**GIVEN INFORMATION**
** Start **

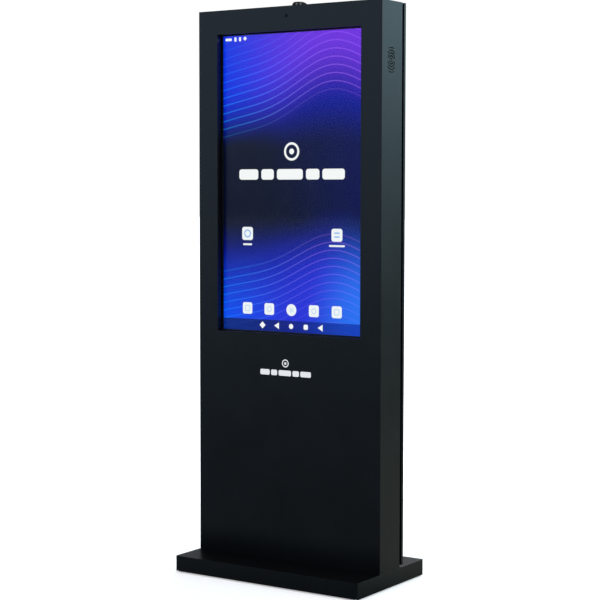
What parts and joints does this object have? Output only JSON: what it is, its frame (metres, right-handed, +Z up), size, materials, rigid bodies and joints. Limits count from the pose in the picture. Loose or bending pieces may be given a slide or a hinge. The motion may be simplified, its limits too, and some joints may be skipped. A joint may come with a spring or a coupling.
{
  "type": "touchscreen kiosk",
  "caption": "Free-standing portrait touchscreen kiosk: slim sheet-steel cabinet on a flat plinth, recessed display, side speaker grilles and a full-height rear door.",
  "frame": {"origin": "on the floor, under the middle of the plinth", "axes": "+Z up, +X to the right seen from the front, the screen faces -Y"},
  "size_m": [0.688, 0.4, 1.8218],
  "materials": {
    "black_plastic": "fine texture",
    "black_rubber": "matt black",
    "brass_nut": "nickel-washed brass",
    "cabinet_paint": "satin fine-texture powder coat, charcoal black",
    "cable_black": "PVC sheath",
    "cable_blue": "PVC sheath",
    "circuit_board": "green solder mask",
    "clear_glass": "clear tempered",
    "diffuser": "translucent white acrylic",
    "door_paint": "satin fine-texture powder coat, charcoal black",
    "fastener_zinc": "zinc plated",
    "foam": "closed-cell foam",
    "foot_steel": "black zinc stud with a black nylon-faced pad",
    "frame_paint": "semi-matt black paint",
    "gloss_black": "gloss infrared-pass acrylic",
    "lcd_bezel": "matt black sheet",
    "lcd_surface": "liquid crystal cell, lit from behind when on",
    "lens_glass": "dark tinted",
    "lock_chrome": "polished nickel",
    "mild_steel": "primed steel plate",
    "plinth_paint": "satin fine-texture powder coat, black",
    "speaker_black": "pressed basket and paper cone",
    "tray_alloy": "mill-finish pressed tray",
    "zinc_steel": "bright zinc plated sheet"
  },
  "bodies": {
    "cabinet": {"antenna_cable": "cable_black", "antenna_housing": "black_plastic", "antenna_nut": "brass_nut", "backlight_tray": "tray_alloy", "base_ballast_plate": "mild_steel", "base_bolt_front_left": "fastener_zinc", "base_bolt_front_right": "fastener_zinc", "base_bolt_rear_left": "fastener_zinc", "base_bolt_rear_right": "fastener_zinc", "base_plinth": "plinth_paint", "cable_grommet": "black_rubber", "camera_module": "black_plastic", "camera_window": "lens_glass", "diffuser_plate": "diffuser", "display_cable": "cable_black", "display_rail_lower": "zinc_steel", "display_rail_upper": "zinc_steel", "door_gasket": "foam", "driver_board": "circuit_board", "electronics_plate": "zinc_steel", "fan_bracket": "zinc_steel", "fan_left_frame": "black_plastic", "fan_right_frame": "black_plastic", "front_shell": "cabinet_paint", "hinge_lower_fixed_leaf": "fastener_zinc", "hinge_lower_pin": "fastener_zinc", "hinge_upper_fixed_leaf": "fastener_zinc", "hinge_upper_pin": "fastener_zinc", "ir_touch_frame": "gloss_black", "lcd_bezel_frame": "lcd_bezel", "lcd_cell": "lcd_surface", "mains_cable": "cable_black", "media_player": "black_plastic", "network_cable": "cable_blue", "network_socket": "black_plastic", "power_inlet": "black_plastic", "power_supply": "zinc_steel", "rear_frame": "frame_paint", "speaker_left": "speaker_black", "speaker_right": "speaker_black", "switch_housing": "black_plastic", "touch_glass": "clear_glass"},
    "door": {"rear_door": "door_paint", "door_stiffener": "door_paint", "intake_filter": "foam", "hinge_upper_moving_leaf": "fastener_zinc", "hinge_lower_moving_leaf": "fastener_zinc", "cam_lock_upper_body": "lock_chrome", "cam_lock_lower_body": "lock_chrome"},
    "upper_lock": {"cam_lock_upper_plug": "lock_chrome", "cam_lock_upper_cam": "lock_chrome"},
    "lower_lock": {"cam_lock_lower_plug": "lock_chrome", "cam_lock_lower_cam": "lock_chrome"},
    "left_fan_rotor": {"fan_left_rotor": "black_plastic"},
    "right_fan_rotor": {"fan_right_rotor": "black_plastic"},
    "rocker": {"power_rocker": "black_plastic"},
    "foot_front_left": {"levelling_foot_front_left": "foot_steel"},
    "foot_front_right": {"levelling_foot_front_right": "foot_steel"},
    "foot_rear_left": {"levelling_foot_rear_left": "foot_steel"},
    "foot_rear_right": {"levelling_foot_rear_right": "foot_steel"}
  },
  "joints": [
    {"name": "door_hinge", "type": "hinge", "parent": "cabinet", "child": "door", "pos_m": [-0.336, 0.058, 0.932], "axis": [0, 0, 1], "range_deg": [0, 100]},
    {"name": "upper_lock_turn", "type": "hinge", "parent": "door", "child": "upper_lock", "pos_m": [0.285, 0.07, 1.33], "axis": [0, -1, 0], "range_deg": [0, 90]},
    {"name": "lower_lock_turn", "type": "hinge", "parent": "door", "child": "lower_lock", "pos_m": [0.285, 0.07, 0.42], "axis": [0, -1, 0], "range_deg": [0, 90]},
    {"name": "left_fan_spin", "type": "hinge", "parent": "cabinet", "child": "left_fan_rotor", "pos_m": [-0.11, 0.048, 1.668], "axis": [0, 1, 0], "continuous": true},
    {"name": "right_fan_spin", "type": "hinge", "parent": "cabinet", "child": "right_fan_rotor", "pos_m": [0.11, 0.048, 1.668], "axis": [0, 1, 0], "continuous": true},
    {"name": "power_rocker_tilt", "type": "hinge", "parent": "cabinet", "child": "rocker", "pos_m": [-0.11, 0.1936, 0.029], "axis": [0, 0, -1], "range_deg": [0, 16]},
    {"name": "foot_front_left_screw", "type": "slide", "parent": "cabinet", "child": "foot_front_left", "axis": [0, 0, -1], "range_m": [0, 0.015]},
    {"name": "foot_front_right_screw", "type": "slide", "parent": "cabinet", "child": "foot_front_right", "axis": [0, 0, -1], "range_m": [0, 0.015]},
    {"name": "foot_rear_left_screw", "type": "slide", "parent": "cabinet", "child": "foot_rear_left", "axis": [0, 0, -1], "range_m": [0, 0.015]},
    {"name": "foot_rear_right_screw", "type": "slide", "parent": "cabinet", "child": "foot_rear_right", "axis": [0, 0, -1], "range_m": [0, 0.015]}
  ]
}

** End **

**TASK**
Repeat every line of the material exactly as given.

**ANSWER TO THE TASK**
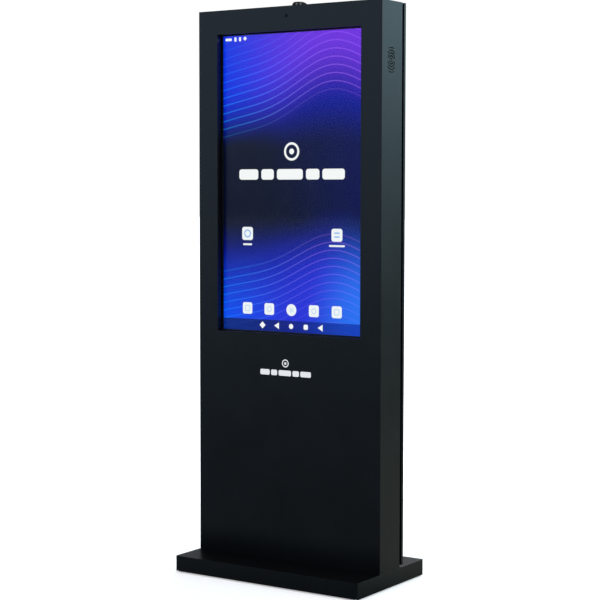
What parts and joints does this object have? Output only JSON: what it is, its frame (metres, right-handed, +Z up), size, materials, rigid bodies and joints. Limits count from the pose in the picture. Loose or bending pieces may be given a slide or a hinge. The motion may be simplified, its limits too, and some joints may be skipped. A joint may come with a spring or a coupling.
{
  "type": "touchscreen kiosk",
  "caption": "Free-standing portrait touchscreen kiosk: slim sheet-steel cabinet on a flat plinth, recessed display, side speaker grilles and a full-height rear door.",
  "frame": {"origin": "on the floor, under the middle of the plinth", "axes": "+Z up, +X to the right seen from the front, the screen faces -Y"},
  "size_m": [0.688, 0.4, 1.8218],
  "materials": {
    "black_plastic": "fine texture",
    "black_rubber": "matt black",
    "brass_nut": "nickel-washed brass",
    "cabinet_paint": "satin fine-texture powder coat, charcoal black",
    "cable_black": "PVC sheath",
    "cable_blue": "PVC sheath",
    "circuit_board": "green solder mask",
    "clear_glass": "clear tempered",
    "diffuser": "translucent white acrylic",
    "door_paint": "satin fine-texture powder coat, charcoal black",
    "fastener_zinc": "zinc plated",
    "foam": "closed-cell foam",
    "foot_steel": "black zinc stud with a black nylon-faced pad",
    "frame_paint": "semi-matt black paint",
    "gloss_black": "gloss infrared-pass acrylic",
    "lcd_bezel": "matt black sheet",
    "lcd_surface": "liquid crystal cell, lit from behind when on",
    "lens_glass": "dark tinted",
    "lock_chrome": "polished nickel",
    "mild_steel": "primed steel plate",
    "plinth_paint": "satin fine-texture powder coat, black",
    "speaker_black": "pressed basket and paper cone",
    "tray_alloy": "mill-finish pressed tray",
    "zinc_steel": "bright zinc plated sheet"
  },
  "bodies": {
    "cabinet": {"antenna_cable": "cable_black", "antenna_housing": "black_plastic", "antenna_nut": "brass_nut", "backlight_tray": "tray_alloy", "base_ballast_plate": "mild_steel", "base_bolt_front_left": "fastener_zinc", "base_bolt_front_right": "fastener_zinc", "base_bolt_rear_left": "fastener_zinc", "base_bolt_rear_right": "fastener_zinc", "base_plinth": "plinth_paint", "cable_grommet": "black_rubber", "camera_module": "black_plastic", "camera_window": "lens_glass", "diffuser_plate": "diffuser", "display_cable": "cable_black", "display_rail_lower": "zinc_steel", "display_rail_upper": "zinc_steel", "door_gasket": "foam", "driver_board": "circuit_board", "electronics_plate": "zinc_steel", "fan_bracket": "zinc_steel", "fan_left_frame": "black_plastic", "fan_right_frame": "black_plastic", "front_shell": "cabinet_paint", "hinge_lower_fixed_leaf": "fastener_zinc", "hinge_lower_pin": "fastener_zinc", "hinge_upper_fixed_leaf": "fastener_zinc", "hinge_upper_pin": "fastener_zinc", "ir_touch_frame": "gloss_black", "lcd_bezel_frame": "lcd_bezel", "lcd_cell": "lcd_surface", "mains_cable": "cable_black", "media_player": "black_plastic", "network_cable": "cable_blue", "network_socket": "black_plastic", "power_inlet": "black_plastic", "power_supply": "zinc_steel", "rear_frame": "frame_paint", "speaker_left": "speaker_black", "speaker_right": "speaker_black", "switch_housing": "black_plastic", "touch_glass": "clear_glass"},
    "door": {"rear_door": "door_paint", "door_stiffener": "door_paint", "intake_filter": "foam", "hinge_upper_moving_leaf": "fastener_zinc", "hinge_lower_moving_leaf": "fastener_zinc", "cam_lock_upper_body": "lock_chrome", "cam_lock_lower_body": "lock_chrome"},
    "upper_lock": {"cam_lock_upper_plug": "lock_chrome", "cam_lock_upper_cam": "lock_chrome"},
    "lower_lock": {"cam_lock_lower_plug": "lock_chrome", "cam_lock_lower_cam": "lock_chrome"},
    "left_fan_rotor": {"fan_left_rotor": "black_plastic"},
    "right_fan_rotor": {"fan_right_rotor": "black_plastic"},
    "rocker": {"power_rocker": "black_plastic"},
    "foot_front_left": {"levelling_foot_front_left": "foot_steel"},
    "foot_front_right": {"levelling_foot_front_right": "foot_steel"},
    "foot_rear_left": {"levelling_foot_rear_left": "foot_steel"},
    "foot_rear_right": {"levelling_foot_rear_right": "foot_steel"}
  },
  "joints": [
    {"name": "door_hinge", "type": "hinge", "parent": "cabinet", "child": "door", "pos_m": [-0.336, 0.058, 0.932], "axis": [0, 0, 1], "range_deg": [0, 100]},
    {"name": "upper_lock_turn", "type": "hinge", "parent": "door", "child": "upper_lock", "pos_m": [0.285, 0.07, 1.33], "axis": [0, -1, 0], "range_deg": [0, 90]},
    {"name": "lower_lock_turn", "type": "hinge", "parent": "door", "child": "lower_lock", "pos_m": [0.285, 0.07, 0.42], "axis": [0, -1, 0], "range_deg": [0, 90]},
    {"name": "left_fan_spin", "type": "hinge", "parent": "cabinet", "child": "left_fan_rotor", "pos_m": [-0.11, 0.048, 1.668], "axis": [0, 1, 0], "continuous": true},
    {"name": "right_fan_spin", "type": "hinge", "parent": "cabinet", "child": "right_fan_rotor", "pos_m": [0.11, 0.048, 1.668], "axis": [0, 1, 0], "continuous": true},
    {"name": "power_rocker_tilt", "type": "hinge", "parent": "cabinet", "child": "rocker", "pos_m": [-0.11, 0.1936, 0.029], "axis": [0, 0, -1], "range_deg": [0, 16]},
    {"name": "foot_front_left_screw", "type": "slide", "parent": "cabinet", "child": "foot_front_left", "axis": [0, 0, -1], "range_m": [0, 0.015]},
    {"name": "foot_front_right_screw", "type": "slide", "parent": "cabinet", "child": "foot_front_right", "axis": [0, 0, -1], "range_m": [0, 0.015]},
    {"name": "foot_rear_left_screw", "type": "slide", "parent": "cabinet", "child": "foot_rear_left", "axis": [0, 0, -1], "range_m": [0, 0.015]},
    {"name": "foot_rear_right_screw", "type": "slide", "parent": "cabinet", "child": "foot_rear_right", "axis": [0, 0, -1], "range_m": [0, 0.015]}
  ]
}